### DIRECTIONS
Give the listing again in full, exactly as written.

### SUPPLIED MATERIAL
[BEGIN]

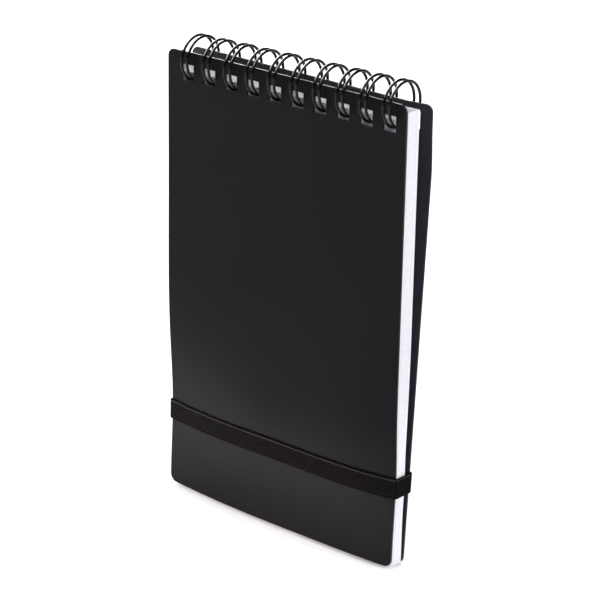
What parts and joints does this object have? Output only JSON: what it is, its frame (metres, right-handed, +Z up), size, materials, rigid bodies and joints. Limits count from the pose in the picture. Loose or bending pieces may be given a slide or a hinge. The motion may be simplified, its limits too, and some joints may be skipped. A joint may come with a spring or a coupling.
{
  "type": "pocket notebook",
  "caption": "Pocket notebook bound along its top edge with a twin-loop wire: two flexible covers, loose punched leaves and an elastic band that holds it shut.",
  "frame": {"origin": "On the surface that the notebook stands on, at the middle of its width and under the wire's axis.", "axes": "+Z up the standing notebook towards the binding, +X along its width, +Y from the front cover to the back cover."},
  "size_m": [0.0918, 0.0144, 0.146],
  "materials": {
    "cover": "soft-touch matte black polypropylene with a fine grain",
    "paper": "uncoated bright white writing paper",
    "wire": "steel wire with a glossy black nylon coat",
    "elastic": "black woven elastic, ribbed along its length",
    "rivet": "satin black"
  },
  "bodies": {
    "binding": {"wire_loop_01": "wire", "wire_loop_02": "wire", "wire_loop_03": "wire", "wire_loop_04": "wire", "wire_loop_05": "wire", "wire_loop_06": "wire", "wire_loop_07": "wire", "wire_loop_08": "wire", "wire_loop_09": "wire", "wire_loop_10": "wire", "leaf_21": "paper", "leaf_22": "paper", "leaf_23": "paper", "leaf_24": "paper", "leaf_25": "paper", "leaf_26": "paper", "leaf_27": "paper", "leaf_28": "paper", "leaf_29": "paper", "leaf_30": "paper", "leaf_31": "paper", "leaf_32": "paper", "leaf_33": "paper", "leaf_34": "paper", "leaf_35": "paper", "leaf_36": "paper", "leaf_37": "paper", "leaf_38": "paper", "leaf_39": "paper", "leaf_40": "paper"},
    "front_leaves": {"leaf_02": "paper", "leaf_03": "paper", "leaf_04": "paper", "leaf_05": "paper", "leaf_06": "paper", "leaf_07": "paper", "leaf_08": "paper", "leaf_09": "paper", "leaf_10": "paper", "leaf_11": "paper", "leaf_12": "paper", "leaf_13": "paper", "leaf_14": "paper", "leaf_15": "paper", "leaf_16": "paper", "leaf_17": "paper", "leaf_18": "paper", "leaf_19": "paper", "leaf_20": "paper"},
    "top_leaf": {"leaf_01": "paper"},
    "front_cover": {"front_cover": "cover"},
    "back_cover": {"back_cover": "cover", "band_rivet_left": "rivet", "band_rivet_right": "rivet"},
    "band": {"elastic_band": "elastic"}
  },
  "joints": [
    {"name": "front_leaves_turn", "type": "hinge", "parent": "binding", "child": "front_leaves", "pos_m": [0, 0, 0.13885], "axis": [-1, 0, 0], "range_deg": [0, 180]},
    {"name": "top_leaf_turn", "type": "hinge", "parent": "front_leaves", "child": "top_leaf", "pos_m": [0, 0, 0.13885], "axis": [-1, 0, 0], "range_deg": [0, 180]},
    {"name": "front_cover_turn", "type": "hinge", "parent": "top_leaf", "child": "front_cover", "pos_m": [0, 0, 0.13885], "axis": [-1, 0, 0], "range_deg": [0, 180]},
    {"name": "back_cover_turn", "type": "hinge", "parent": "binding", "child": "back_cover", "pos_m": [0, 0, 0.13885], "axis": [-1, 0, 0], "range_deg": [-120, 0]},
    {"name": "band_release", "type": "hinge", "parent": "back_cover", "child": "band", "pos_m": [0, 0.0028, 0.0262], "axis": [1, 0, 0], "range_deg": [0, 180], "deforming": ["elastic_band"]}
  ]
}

[END]

### EXPECTED OUTPUT
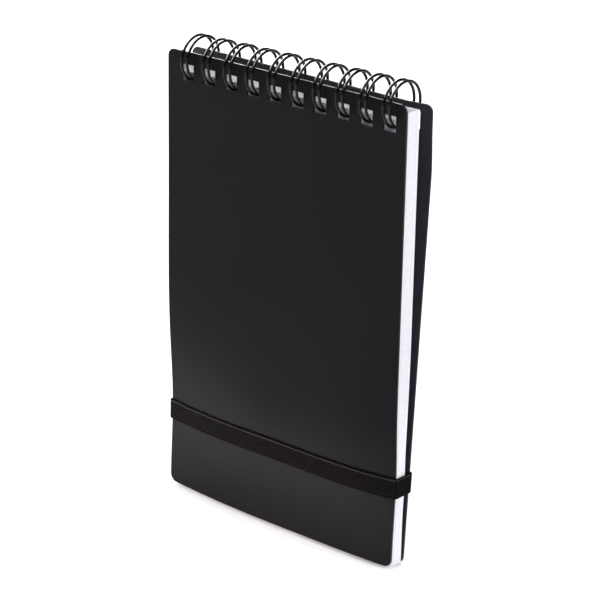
What parts and joints does this object have? Output only JSON: what it is, its frame (metres, right-handed, +Z up), size, materials, rigid bodies and joints. Limits count from the pose in the picture. Loose or bending pieces may be given a slide or a hinge. The motion may be simplified, its limits too, and some joints may be skipped. A joint may come with a spring or a coupling.
{
  "type": "pocket notebook",
  "caption": "Pocket notebook bound along its top edge with a twin-loop wire: two flexible covers, loose punched leaves and an elastic band that holds it shut.",
  "frame": {"origin": "On the surface that the notebook stands on, at the middle of its width and under the wire's axis.", "axes": "+Z up the standing notebook towards the binding, +X along its width, +Y from the front cover to the back cover."},
  "size_m": [0.0918, 0.0144, 0.146],
  "materials": {
    "cover": "soft-touch matte black polypropylene with a fine grain",
    "paper": "uncoated bright white writing paper",
    "wire": "steel wire with a glossy black nylon coat",
    "elastic": "black woven elastic, ribbed along its length",
    "rivet": "satin black"
  },
  "bodies": {
    "binding": {"wire_loop_01": "wire", "wire_loop_02": "wire", "wire_loop_03": "wire", "wire_loop_04": "wire", "wire_loop_05": "wire", "wire_loop_06": "wire", "wire_loop_07": "wire", "wire_loop_08": "wire", "wire_loop_09": "wire", "wire_loop_10": "wire", "leaf_21": "paper", "leaf_22": "paper", "leaf_23": "paper", "leaf_24": "paper", "leaf_25": "paper", "leaf_26": "paper", "leaf_27": "paper", "leaf_28": "paper", "leaf_29": "paper", "leaf_30": "paper", "leaf_31": "paper", "leaf_32": "paper", "leaf_33": "paper", "leaf_34": "paper", "leaf_35": "paper", "leaf_36": "paper", "leaf_37": "paper", "leaf_38": "paper", "leaf_39": "paper", "leaf_40": "paper"},
    "front_leaves": {"leaf_02": "paper", "leaf_03": "paper", "leaf_04": "paper", "leaf_05": "paper", "leaf_06": "paper", "leaf_07": "paper", "leaf_08": "paper", "leaf_09": "paper", "leaf_10": "paper", "leaf_11": "paper", "leaf_12": "paper", "leaf_13": "paper", "leaf_14": "paper", "leaf_15": "paper", "leaf_16": "paper", "leaf_17": "paper", "leaf_18": "paper", "leaf_19": "paper", "leaf_20": "paper"},
    "top_leaf": {"leaf_01": "paper"},
    "front_cover": {"front_cover": "cover"},
    "back_cover": {"back_cover": "cover", "band_rivet_left": "rivet", "band_rivet_right": "rivet"},
    "band": {"elastic_band": "elastic"}
  },
  "joints": [
    {"name": "front_leaves_turn", "type": "hinge", "parent": "binding", "child": "front_leaves", "pos_m": [0, 0, 0.13885], "axis": [-1, 0, 0], "range_deg": [0, 180]},
    {"name": "top_leaf_turn", "type": "hinge", "parent": "front_leaves", "child": "top_leaf", "pos_m": [0, 0, 0.13885], "axis": [-1, 0, 0], "range_deg": [0, 180]},
    {"name": "front_cover_turn", "type": "hinge", "parent": "top_leaf", "child": "front_cover", "pos_m": [0, 0, 0.13885], "axis": [-1, 0, 0], "range_deg": [0, 180]},
    {"name": "back_cover_turn", "type": "hinge", "parent": "binding", "child": "back_cover", "pos_m": [0, 0, 0.13885], "axis": [-1, 0, 0], "range_deg": [-120, 0]},
    {"name": "band_release", "type": "hinge", "parent": "back_cover", "child": "band", "pos_m": [0, 0.0028, 0.0262], "axis": [1, 0, 0], "range_deg": [0, 180], "deforming": ["elastic_band"]}
  ]
}